### What to do
Keep every line where the word "from" appears; drop the rest.

□ □ □ □ □

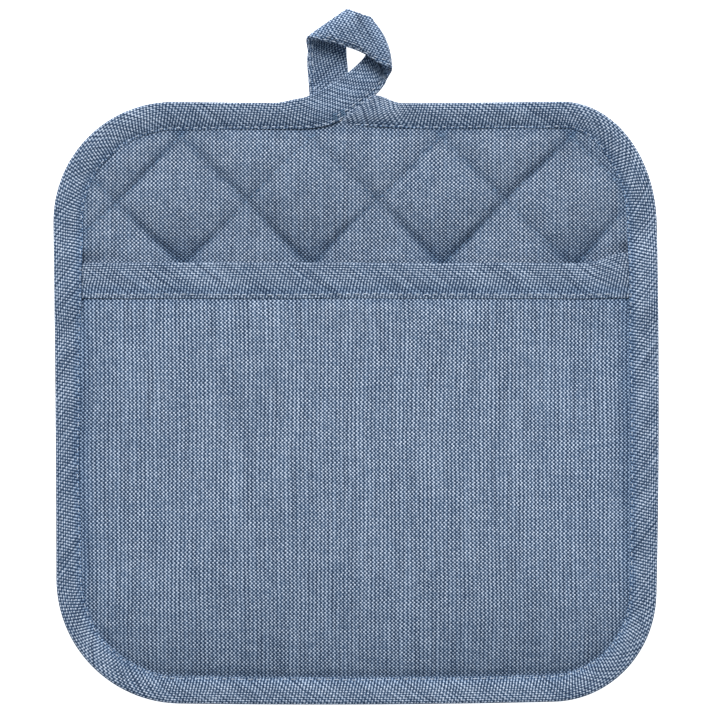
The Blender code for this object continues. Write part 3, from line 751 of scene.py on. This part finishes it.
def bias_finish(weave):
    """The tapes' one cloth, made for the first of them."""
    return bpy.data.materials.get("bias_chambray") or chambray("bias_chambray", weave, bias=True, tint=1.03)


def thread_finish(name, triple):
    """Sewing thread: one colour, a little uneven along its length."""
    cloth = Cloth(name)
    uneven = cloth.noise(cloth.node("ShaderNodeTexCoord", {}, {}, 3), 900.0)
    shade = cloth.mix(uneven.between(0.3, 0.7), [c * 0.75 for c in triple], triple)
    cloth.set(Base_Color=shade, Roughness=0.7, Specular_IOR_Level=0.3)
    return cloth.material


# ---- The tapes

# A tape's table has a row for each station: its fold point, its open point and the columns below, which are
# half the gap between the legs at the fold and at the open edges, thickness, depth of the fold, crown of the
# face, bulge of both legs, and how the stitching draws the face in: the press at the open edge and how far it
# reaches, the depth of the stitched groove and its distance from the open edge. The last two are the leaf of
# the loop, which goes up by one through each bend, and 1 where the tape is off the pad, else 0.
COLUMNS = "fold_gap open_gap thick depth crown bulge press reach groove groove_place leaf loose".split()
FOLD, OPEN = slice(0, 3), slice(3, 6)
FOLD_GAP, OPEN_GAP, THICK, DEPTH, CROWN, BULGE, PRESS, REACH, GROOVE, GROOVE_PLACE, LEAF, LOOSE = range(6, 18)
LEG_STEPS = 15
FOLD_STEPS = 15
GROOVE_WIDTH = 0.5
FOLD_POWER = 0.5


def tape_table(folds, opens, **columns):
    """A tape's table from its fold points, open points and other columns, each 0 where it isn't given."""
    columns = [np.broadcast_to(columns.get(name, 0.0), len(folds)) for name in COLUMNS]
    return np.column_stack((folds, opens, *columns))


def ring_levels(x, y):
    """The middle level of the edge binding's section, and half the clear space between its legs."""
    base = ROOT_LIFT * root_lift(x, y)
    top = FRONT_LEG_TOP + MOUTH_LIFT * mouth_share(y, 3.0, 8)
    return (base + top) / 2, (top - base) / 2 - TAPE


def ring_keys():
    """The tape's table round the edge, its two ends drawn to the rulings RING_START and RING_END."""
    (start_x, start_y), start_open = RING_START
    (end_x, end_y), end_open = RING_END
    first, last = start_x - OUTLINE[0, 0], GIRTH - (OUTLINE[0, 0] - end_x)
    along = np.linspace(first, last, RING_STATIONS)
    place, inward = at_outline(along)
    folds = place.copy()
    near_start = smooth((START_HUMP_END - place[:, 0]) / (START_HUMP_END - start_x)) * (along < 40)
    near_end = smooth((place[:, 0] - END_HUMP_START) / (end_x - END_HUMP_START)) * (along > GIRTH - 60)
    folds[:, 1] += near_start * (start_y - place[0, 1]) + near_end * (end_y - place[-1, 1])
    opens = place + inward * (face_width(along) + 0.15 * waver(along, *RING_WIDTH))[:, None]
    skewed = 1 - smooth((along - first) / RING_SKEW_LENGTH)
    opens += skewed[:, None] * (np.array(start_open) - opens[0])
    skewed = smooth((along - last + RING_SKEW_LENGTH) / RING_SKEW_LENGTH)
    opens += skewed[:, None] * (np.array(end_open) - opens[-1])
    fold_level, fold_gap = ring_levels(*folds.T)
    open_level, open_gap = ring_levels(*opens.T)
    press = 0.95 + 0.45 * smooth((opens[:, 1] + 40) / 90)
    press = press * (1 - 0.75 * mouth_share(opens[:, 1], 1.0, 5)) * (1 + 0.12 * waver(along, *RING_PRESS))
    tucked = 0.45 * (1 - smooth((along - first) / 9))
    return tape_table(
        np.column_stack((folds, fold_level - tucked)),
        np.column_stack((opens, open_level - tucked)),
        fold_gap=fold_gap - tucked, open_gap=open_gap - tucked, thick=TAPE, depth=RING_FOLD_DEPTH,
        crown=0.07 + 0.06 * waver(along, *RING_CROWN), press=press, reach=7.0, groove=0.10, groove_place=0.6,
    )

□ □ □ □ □

### Problem solution
The Blender code for this object continues. Write part 3, from line 751 of scene.py on. This part finishes it.
# reaches, the depth of the stitched groove and its distance from the open edge. The last two are the leaf of
    """A tape's table from its fold points, open points and other columns, each 0 where it isn't given."""